Set down exactly the lines from the one with "clear_objects()" to the one with "obj.matrix_world = world", both included, and no line outside that range.

━━━━━━━━━━

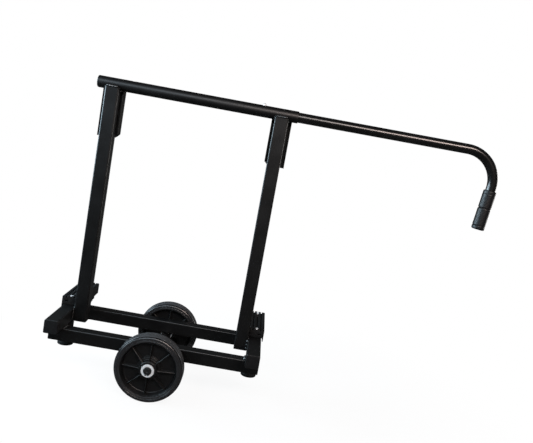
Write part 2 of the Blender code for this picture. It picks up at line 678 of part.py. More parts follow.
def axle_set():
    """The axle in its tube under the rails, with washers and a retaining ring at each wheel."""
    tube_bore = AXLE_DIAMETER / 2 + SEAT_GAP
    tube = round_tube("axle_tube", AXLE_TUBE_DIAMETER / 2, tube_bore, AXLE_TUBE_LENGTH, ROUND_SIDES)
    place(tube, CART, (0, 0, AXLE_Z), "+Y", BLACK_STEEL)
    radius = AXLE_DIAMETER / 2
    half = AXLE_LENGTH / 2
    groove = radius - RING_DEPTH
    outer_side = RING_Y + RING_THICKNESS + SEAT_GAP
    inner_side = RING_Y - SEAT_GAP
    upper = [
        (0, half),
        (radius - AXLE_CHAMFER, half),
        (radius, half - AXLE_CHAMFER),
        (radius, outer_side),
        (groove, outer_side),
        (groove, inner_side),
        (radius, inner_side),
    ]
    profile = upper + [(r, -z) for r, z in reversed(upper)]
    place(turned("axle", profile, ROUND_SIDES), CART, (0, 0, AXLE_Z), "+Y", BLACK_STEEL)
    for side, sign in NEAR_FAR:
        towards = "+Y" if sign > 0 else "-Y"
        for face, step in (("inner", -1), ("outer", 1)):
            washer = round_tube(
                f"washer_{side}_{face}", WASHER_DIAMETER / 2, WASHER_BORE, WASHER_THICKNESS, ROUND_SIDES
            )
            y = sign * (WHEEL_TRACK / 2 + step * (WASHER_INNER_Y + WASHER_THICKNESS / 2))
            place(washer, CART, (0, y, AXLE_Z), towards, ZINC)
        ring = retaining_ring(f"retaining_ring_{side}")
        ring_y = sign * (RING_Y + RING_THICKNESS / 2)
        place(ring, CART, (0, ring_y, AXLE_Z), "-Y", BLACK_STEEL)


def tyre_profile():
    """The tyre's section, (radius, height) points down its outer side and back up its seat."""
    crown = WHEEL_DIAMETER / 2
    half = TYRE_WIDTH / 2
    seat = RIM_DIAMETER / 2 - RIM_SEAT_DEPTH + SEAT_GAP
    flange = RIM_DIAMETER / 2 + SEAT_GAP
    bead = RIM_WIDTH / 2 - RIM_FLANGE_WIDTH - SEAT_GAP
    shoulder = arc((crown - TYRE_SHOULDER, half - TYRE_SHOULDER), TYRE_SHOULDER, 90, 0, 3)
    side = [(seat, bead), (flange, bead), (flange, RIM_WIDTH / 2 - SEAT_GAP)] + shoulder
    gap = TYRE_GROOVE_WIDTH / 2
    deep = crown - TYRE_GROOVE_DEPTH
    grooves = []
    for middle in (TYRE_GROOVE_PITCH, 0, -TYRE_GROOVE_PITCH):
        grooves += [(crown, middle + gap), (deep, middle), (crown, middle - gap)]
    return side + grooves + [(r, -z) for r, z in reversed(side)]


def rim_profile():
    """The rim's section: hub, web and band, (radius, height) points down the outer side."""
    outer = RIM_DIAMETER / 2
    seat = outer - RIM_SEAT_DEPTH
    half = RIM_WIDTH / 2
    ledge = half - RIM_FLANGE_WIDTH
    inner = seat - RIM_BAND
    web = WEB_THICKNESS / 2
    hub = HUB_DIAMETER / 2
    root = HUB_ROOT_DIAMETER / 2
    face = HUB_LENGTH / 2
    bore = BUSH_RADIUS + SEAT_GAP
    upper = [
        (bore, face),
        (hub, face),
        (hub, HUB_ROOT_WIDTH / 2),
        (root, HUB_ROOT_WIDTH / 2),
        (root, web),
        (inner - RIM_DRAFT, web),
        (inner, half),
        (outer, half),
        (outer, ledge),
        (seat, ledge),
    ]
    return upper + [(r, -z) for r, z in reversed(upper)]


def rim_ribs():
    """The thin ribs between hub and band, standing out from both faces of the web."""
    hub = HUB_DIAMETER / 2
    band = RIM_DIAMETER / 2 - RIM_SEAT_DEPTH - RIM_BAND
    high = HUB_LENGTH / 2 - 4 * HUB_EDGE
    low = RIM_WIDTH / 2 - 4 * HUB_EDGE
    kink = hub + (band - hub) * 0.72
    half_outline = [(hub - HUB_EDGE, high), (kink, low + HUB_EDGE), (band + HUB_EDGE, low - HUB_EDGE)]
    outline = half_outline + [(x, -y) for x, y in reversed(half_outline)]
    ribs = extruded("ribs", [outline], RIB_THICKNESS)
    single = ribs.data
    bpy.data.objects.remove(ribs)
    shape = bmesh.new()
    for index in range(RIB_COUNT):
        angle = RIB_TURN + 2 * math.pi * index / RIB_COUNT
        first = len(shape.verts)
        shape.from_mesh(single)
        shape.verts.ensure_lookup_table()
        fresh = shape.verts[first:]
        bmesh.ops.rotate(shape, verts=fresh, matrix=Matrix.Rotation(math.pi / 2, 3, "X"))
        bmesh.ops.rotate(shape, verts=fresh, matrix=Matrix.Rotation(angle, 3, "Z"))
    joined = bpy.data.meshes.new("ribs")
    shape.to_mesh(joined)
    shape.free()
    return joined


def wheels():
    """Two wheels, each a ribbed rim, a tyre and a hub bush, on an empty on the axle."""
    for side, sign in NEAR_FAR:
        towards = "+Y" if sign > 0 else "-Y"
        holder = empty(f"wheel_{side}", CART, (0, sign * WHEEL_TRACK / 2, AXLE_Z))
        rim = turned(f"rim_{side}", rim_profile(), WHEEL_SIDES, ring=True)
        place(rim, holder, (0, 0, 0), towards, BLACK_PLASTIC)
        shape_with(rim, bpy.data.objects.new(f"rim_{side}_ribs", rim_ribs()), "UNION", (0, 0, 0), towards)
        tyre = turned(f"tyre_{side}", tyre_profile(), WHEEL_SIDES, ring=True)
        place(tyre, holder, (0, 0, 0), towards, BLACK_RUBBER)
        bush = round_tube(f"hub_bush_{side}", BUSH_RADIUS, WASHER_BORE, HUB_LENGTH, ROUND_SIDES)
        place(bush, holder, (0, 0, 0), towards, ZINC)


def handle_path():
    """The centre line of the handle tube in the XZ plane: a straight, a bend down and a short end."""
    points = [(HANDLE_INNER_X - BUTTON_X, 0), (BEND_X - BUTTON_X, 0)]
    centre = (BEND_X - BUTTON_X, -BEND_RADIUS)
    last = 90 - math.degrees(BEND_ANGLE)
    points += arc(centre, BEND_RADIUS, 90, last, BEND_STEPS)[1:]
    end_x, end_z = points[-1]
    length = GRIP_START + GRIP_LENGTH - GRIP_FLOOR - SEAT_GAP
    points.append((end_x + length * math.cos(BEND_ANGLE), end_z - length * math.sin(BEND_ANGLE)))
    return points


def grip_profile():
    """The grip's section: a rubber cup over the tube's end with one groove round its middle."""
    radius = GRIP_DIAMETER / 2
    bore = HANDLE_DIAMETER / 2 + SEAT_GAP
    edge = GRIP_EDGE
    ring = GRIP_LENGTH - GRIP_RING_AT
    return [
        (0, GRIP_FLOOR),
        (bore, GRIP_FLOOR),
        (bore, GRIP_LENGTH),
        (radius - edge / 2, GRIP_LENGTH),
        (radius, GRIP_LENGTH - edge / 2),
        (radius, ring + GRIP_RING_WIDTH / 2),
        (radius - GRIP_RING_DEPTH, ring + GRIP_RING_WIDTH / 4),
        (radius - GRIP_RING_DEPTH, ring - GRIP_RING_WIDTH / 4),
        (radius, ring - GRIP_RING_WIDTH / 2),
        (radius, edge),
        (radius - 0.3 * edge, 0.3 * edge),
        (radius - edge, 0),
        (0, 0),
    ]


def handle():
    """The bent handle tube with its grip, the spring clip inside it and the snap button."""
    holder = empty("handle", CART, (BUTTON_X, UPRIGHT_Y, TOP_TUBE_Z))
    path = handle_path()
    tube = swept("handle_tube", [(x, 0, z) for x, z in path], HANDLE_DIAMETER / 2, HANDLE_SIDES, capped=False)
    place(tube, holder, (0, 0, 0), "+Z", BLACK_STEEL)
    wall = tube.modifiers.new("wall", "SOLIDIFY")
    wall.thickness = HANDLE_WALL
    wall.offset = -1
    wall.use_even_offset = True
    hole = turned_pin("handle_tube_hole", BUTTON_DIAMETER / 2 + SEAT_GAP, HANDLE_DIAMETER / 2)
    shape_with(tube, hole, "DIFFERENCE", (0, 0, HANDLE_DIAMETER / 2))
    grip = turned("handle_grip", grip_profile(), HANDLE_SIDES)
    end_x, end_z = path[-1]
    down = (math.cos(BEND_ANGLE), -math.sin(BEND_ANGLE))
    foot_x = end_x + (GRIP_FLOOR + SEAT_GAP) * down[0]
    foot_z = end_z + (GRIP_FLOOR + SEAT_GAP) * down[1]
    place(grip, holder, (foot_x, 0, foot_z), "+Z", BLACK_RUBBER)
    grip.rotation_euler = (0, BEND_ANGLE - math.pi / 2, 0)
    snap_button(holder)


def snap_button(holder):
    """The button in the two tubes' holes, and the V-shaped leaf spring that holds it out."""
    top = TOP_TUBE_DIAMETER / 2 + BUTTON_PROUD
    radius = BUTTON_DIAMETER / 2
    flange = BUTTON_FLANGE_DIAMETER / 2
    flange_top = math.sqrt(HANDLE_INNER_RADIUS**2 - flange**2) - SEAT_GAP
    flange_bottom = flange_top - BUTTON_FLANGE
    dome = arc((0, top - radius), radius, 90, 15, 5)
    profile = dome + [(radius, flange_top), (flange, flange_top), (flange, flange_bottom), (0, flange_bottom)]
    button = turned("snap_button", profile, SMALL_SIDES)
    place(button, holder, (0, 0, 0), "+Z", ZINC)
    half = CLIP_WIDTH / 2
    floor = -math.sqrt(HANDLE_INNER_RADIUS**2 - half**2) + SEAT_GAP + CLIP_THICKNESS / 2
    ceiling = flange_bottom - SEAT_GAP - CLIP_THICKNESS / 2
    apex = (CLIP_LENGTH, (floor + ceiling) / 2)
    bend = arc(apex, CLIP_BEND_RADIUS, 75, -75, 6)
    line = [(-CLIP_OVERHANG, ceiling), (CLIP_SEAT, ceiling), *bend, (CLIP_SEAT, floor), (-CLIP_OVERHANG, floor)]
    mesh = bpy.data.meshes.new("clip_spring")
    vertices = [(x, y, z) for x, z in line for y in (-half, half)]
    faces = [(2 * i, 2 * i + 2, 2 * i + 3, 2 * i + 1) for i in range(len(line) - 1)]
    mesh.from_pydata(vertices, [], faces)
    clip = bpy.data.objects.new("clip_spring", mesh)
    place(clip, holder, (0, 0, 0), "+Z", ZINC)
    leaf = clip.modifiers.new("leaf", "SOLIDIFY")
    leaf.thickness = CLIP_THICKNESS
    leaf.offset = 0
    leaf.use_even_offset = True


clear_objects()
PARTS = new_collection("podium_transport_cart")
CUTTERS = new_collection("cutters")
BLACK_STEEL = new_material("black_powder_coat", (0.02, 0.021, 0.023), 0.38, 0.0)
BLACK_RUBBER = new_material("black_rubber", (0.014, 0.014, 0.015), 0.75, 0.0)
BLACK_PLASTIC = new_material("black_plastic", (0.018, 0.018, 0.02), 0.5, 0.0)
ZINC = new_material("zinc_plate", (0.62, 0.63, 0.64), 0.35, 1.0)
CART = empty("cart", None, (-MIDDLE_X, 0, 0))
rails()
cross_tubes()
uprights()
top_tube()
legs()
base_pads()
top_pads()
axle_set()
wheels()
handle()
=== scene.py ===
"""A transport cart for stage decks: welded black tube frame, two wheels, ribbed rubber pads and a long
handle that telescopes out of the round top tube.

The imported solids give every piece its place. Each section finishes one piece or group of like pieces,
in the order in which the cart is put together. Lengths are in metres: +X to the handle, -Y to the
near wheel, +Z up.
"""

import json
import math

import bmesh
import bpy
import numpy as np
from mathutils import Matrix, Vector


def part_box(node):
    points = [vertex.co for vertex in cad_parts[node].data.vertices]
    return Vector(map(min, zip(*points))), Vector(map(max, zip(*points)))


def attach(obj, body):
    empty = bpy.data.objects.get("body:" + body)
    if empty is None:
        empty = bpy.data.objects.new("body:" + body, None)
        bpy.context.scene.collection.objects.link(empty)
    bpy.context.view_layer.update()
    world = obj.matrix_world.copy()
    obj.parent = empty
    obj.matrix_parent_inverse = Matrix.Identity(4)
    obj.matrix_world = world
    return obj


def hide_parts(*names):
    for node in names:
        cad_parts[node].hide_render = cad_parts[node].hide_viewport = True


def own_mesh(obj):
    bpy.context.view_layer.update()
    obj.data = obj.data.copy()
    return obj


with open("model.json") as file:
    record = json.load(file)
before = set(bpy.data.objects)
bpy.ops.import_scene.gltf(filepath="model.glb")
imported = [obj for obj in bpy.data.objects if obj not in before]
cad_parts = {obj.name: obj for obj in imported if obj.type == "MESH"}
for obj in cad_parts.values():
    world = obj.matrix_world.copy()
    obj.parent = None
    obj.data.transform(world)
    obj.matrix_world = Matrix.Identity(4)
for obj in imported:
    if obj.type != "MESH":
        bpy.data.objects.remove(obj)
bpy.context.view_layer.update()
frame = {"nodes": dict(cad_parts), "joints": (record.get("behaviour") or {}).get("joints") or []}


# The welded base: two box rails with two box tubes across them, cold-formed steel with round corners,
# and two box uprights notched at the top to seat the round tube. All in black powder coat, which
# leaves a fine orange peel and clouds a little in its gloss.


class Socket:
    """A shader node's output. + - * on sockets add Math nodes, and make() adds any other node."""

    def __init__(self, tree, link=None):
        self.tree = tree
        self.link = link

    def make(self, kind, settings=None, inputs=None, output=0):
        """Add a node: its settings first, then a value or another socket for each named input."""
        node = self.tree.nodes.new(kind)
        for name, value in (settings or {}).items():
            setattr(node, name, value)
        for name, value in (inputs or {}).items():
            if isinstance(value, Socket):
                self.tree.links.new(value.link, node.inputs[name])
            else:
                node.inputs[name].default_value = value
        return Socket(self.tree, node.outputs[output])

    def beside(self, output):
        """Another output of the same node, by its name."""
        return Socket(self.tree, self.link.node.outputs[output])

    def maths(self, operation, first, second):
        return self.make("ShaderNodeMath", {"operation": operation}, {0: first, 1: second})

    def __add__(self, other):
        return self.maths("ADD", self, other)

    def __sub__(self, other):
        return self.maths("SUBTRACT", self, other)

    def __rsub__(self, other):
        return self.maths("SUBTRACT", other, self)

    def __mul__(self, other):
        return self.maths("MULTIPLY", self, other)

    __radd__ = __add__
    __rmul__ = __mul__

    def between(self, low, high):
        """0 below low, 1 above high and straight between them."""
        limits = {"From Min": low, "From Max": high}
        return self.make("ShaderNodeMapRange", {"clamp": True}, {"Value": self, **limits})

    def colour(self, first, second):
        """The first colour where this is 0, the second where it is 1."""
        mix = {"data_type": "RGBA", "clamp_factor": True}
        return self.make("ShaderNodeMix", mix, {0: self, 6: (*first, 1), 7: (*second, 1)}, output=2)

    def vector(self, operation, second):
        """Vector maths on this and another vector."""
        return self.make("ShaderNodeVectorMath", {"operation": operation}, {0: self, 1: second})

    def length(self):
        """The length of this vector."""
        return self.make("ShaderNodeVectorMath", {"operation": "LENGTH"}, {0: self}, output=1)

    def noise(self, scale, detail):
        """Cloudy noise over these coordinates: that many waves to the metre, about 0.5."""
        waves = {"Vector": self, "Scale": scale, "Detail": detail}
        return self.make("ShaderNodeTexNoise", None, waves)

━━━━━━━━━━

▶ _Answer to this problem_:
clear_objects()
PARTS = new_collection("podium_transport_cart")
CUTTERS = new_collection("cutters")
BLACK_STEEL = new_material("black_powder_coat", (0.02, 0.021, 0.023), 0.38, 0.0)
BLACK_RUBBER = new_material("black_rubber", (0.014, 0.014, 0.015), 0.75, 0.0)
BLACK_PLASTIC = new_material("black_plastic", (0.018, 0.018, 0.02), 0.5, 0.0)
ZINC = new_material("zinc_plate", (0.62, 0.63, 0.64), 0.35, 1.0)
CART = empty("cart", None, (-MIDDLE_X, 0, 0))
rails()
cross_tubes()
uprights()
top_tube()
legs()
base_pads()
top_pads()
axle_set()
wheels()
handle()
=== scene.py ===
"""A transport cart for stage decks: welded black tube frame, two wheels, ribbed rubber pads and a long
handle that telescopes out of the round top tube.

The imported solids give every piece its place. Each section finishes one piece or group of like pieces,
in the order in which the cart is put together. Lengths are in metres: +X to the handle, -Y to the
near wheel, +Z up.
"""

import json
import math

import bmesh
import bpy
import numpy as np
from mathutils import Matrix, Vector


def part_box(node):
    points = [vertex.co for vertex in cad_parts[node].data.vertices]
    return Vector(map(min, zip(*points))), Vector(map(max, zip(*points)))


def attach(obj, body):
    empty = bpy.data.objects.get("body:" + body)
    if empty is None:
        empty = bpy.data.objects.new("body:" + body, None)
        bpy.context.scene.collection.objects.link(empty)
    bpy.context.view_layer.update()
    world = obj.matrix_world.copy()
    obj.parent = empty
    obj.matrix_parent_inverse = Matrix.Identity(4)
    obj.matrix_world = world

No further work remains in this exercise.